Published In

Linux Weekly News (LWN.net)

Document Type

Article

Publication Date

12-2007

Subjects

Functional programming (Computer science), Linux, Operating systems (Computers), Electronic data processing -- Distributed processing

Abstract

Read-copy update (RCU) is a synchronization mechanism that was added to the Linux kernel in October of 2002. RCU achieves scalability improvements by allowing reads to occur concurrently with updates. In contrast with conventional locking primitives that ensure mutual exclusion among concurrent threads regardless of whether they be readers or updaters, or with reader-writer locks that allow concurrent reads but not in the presence of updates, RCU supports concurrency between a single updater and multiple readers.

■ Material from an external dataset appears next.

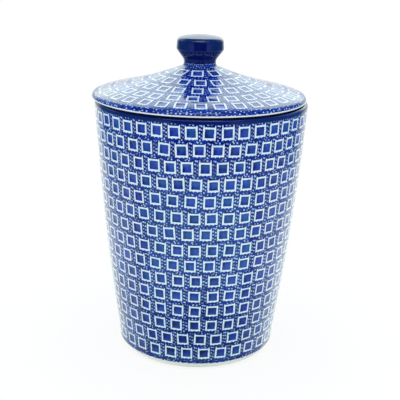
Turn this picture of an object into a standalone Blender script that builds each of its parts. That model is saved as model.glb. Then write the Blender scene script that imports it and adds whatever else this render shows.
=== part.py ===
"""Stoneware storage jar with a lift-off lid, at its real size.

Run it with: blender --background --python part.py
Units are metres and +Z is up. The origin is the centre of the jar's foot, on the table.
The jar is three clay pieces. The body was formed as one open pot. The lid drops into its mouth.
The knob was formed by itself and luted to the lid's neck stub with slip.
"""

import math

import bpy

# Jar body
JAR_HEIGHT = 0.1707
RIM_RADIUS = 0.0701
FOOT_WALL_RADIUS = 0.0524
WALL_SWELL = 0.0021
WALL = 0.0055
FLOOR = 0.0065
RIM_BAND = 0.0090
RIM_OUTER_ROUND = 0.0022
RIM_INNER_ROUND = 0.0015
FOOT_ROUND = 0.0070
FOOT_RING_WIDTH = 0.0065
FOOT_RECESS = 0.0016
FOOT_RECESS_SLOPE = 0.0030
FOOT_RECESS_ROUND = 0.0010
INSIDE_CORNER_ROUND = 0.0090

# Lid
SEAT_GAP = 0.0003
LID_PLAY = 0.0022
LID_EDGE_HEIGHT = 0.0040
LID_RISE = 0.0148
LID_WALL = 0.0045
LID_EDGE_ROUND = 0.0024
LID_UNDER_ROUND = 0.0012
FLANGE_DEPTH = 0.0100
FLANGE_WALL = 0.0040
FLANGE_TIP_ROUND = 0.0015
FLANGE_ROOT_ROUND = 0.0020
# The lid lies against one side of its play, this share of the way to touching.
lid_shift_share = 0.70
# The lid's cone is hollow-backed: this share of its rise comes from the curve and the rest is straight.
lid_curve_share = 0.21

# Neck stub, the flared middle of the lid that the knob is luted to
CROWN_RADIUS = 0.0165
NECK_RADIUS = 0.0105
FLARE_HEIGHT = 0.0023
FLARE_ROUND = 0.0030
STUB_HEIGHT = 0.0023

# Knob
SLIP_GAP = 0.0003
KNOB_NECK_HEIGHT = 0.0017
KNOB_UNDER_HEIGHT = 0.0062
KNOB_BELLY_RADIUS = 0.0155
KNOB_BELLY_HEIGHT = 0.0075
KNOB_TOP_RADIUS = 0.0147
KNOB_CROWN_RISE = 0.0020
KNOB_NECK_ROUND = 0.0052
KNOB_BELLY_ROUND = 0.0030
KNOB_TOP_ROUND = 0.0041

# Fineness of the turned surfaces
JAR_SIDES = 64
KNOB_SIDES = 48
WALL_STEPS = 7
CONE_STEPS = 6
CROWN_STEPS = 3
ARC_STEP = math.radians(25)
MERGE = 0.00005

# A fillet takes at most this share of a run beside it, and twice that where the run's far end is sharp.
fillet_limit_share = 0.48

# Colours of the fired glazes, with roughness
STAMPED_BLUE = (0.045, 0.10, 0.42, 1.0)
LID_BLUE = (0.07, 0.14, 0.50, 1.0)
NAVY = (0.004, 0.012, 0.055, 1.0)
GLAZE_ROUGHNESS = 0.12

# Sizes that follow from the ones above
LID_RADIUS = RIM_RADIUS
LID_SHIFT = LID_PLAY * lid_shift_share
SEAT_HEIGHT = JAR_HEIGHT + SEAT_GAP
LID_TOP_EDGE = SEAT_HEIGHT + LID_EDGE_HEIGHT
CROWN_HEIGHT = LID_TOP_EDGE + LID_RISE
STUB_TOP = CROWN_HEIGHT + FLARE_HEIGHT + STUB_HEIGHT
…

RCU ensures that reads are coherent by maintaining multiple versions of objects and ensuring that they are not freed up until all pre-existing read-side critical sections complete. RCU defines and uses efficient and scalable mechanisms for publishing and reading new versions of an object, and also for deferring the collection of old versions. These mechanisms distribute the work among read and update paths in such a way as to make read paths extremely fast. In some cases (non-preemptable kernels), RCU's read-side primitives have zero overhead.

Description

The first in what is proposed as a three-part series on how the read-copy-update mechanism works.